While many experts have applauded the president’s order, the move has also been widely criticised by some analysts as a contravention of the provisions of the PIA Act endorsed by Mr Tinubu’s predecessor, the late President Muhammadu Buhari.
‘Executive Order Cannot Override Law’
But addressing journalists in Lagos on Thursday, PENGASSAN President, Festus Osifo, said the union was “troubled” by the development and called for its immediate withdrawal.
“Yesterday evening, we saw a release by one of the presidential spokesmen, Bayo Onanuga, releasing the content of the recently signed Executive Order. When we saw that order yesterday, we were troubled,” he said
While acknowledging the president’s constitutional powers, Mr Osifo argued that an executive order cannot set aside statutory provisions.
“Executive orders cannot supersede the law of the land. Executive orders cannot override the provisions of a law. What the president has done is to use an executive order to set aside a law of the Federal Republic of Nigeria,” he said.
He cited Sections 8, 9 and 64 of the PIA, noting that the law took over a decade to pass.
“It took Nigeria over 10 years to enact the PIA. You cannot wake up one day and, by executive order, set aside key provisions of that law. This is an aberration. It should never have happened,” he added.
Disputing Revenue Claims
Mr Osifo also disputed the presidency’s claim that 30 per cent of revenue from production sharing contracts accrues to NNPCL.
“It was stated that 30 per cent of the revenue from production sharing contracts goes to NNPC. That is not correct in any way. The actual percentage that gets to NNPC eventually is somewhere below two per cent. The calculations are there,” he said.
He further clarified that funds earmarked for frontier exploration do not go directly to NNPCL.
“There is a Frontier Exploration Account where the money goes. It does not go to NNPC as a company,” he said.
Investor Confidence
The union warned that the directive could reverse gains recorded since the PIA was enacted in 2021 by sending negative signals to the international investment community.
“What are we telling investors? What signal are we sending out there that, just with an executive order, you can set aside a law of the land?” Mr Osifo asked.
“If this sails through, the international community will lose faith in the PIA. Investors will lose faith in the PIA. Tomorrow, they will think that any provision safeguarding their investment can be set aside by executive order. The signalling is troubling.”
He recalled that prolonged uncertainty before the PIA’s passage had led to declining rig counts and reduced capital inflows into the sector.
He recalled that prolonged uncertainty before the PIA’s passage had led to declining rig counts and reduced capital inflows into the sector.

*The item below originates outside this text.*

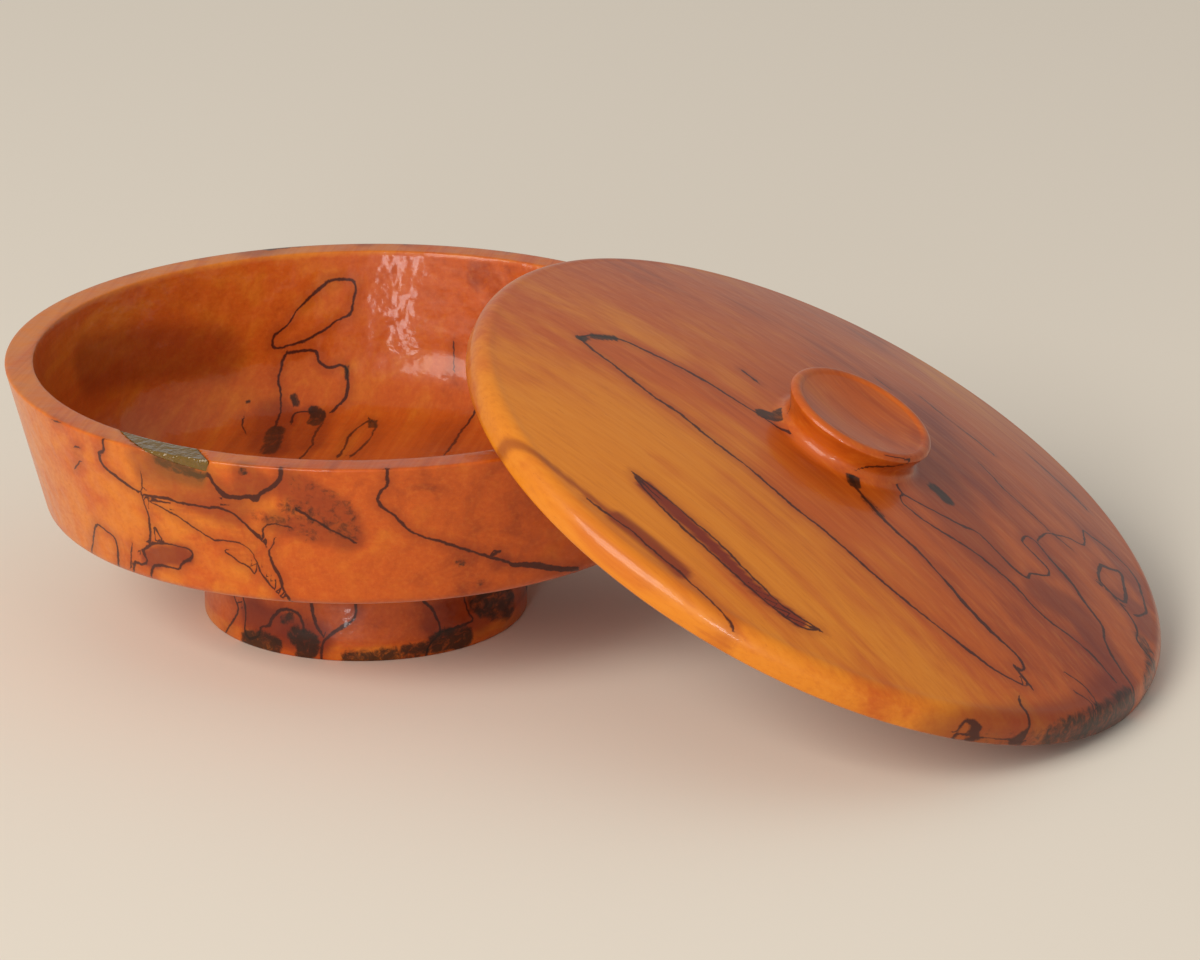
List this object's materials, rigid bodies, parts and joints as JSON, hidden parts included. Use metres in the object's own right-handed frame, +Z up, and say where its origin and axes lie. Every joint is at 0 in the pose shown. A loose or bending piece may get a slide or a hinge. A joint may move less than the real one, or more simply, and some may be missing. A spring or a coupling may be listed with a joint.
{
  "type": "lidded wooden bowl",
  "caption": "Turned wooden bowl on a pedestal foot, with a domed lid and round knob that leans on the rim and lifts off.",
  "frame": {"origin": "centre of the foot's flat base, on the bowl's axis, at the level of the table", "axes": "+Z up along the bowl's axis, +X towards the side where the lid leans down to the table"},
  "size_m": [0.4109, 0.262, 0.1246],
  "materials": {
    "spalted_wood_bowl": "gloss oil",
    "spalted_wood_lid": "gloss oil",
    "clear_resin": "clear resin, polished"
  },
  "bodies": {
    "bowl": {"bowl": "spalted_wood_bowl", "rim_resin_fill": "clear_resin"},
    "lid": {"lid": "spalted_wood_lid"}
  },
  "joints": [
    {"name": "lid_lift", "type": "slide", "parent": "bowl", "child": "lid", "axis": [0, 0, 1], "range_m": [0, 0.16]}
  ]
}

“For about 10 years before the PIA was enacted, investment in the industry went down. The rig count declined sharply due to uncertainty. When the PIA came, we started seeing some investments trickling in,” he said.
Job Loss Fears
PENGASSAN also expressed concern that the directive could jeopardise about 4,000 jobs within NNPCL.
“Today, we have close to 4,000 of our members working in NNPC. If this is allowed to stand the way it is, in the next few months, our members are in danger of being declared redundant because the company may not be able to meet its obligations,” Mr Osifo said.
“This will bring about a lot of industrial challenges in the industry. We are worried because this has direct implications for job security and the survival of the industry.”
,,Responding to suggestions that the union was prioritising members’ interests over national revenue concerns, Mr Osifo maintained that PENGASSAN’s position was driven by the need to protect Nigeria’s economic backbone.
“This industry has sustained our economy for over 50 years. Our interest is that the industry survives and continues to grow. When the industry grows, jobs are protected. When there are investments, Nigerians benefit,” he said.
He warned that declining investment could reduce oil production and foreign exchange earnings, ultimately weakening the naira and having ripple effects across the broader economy.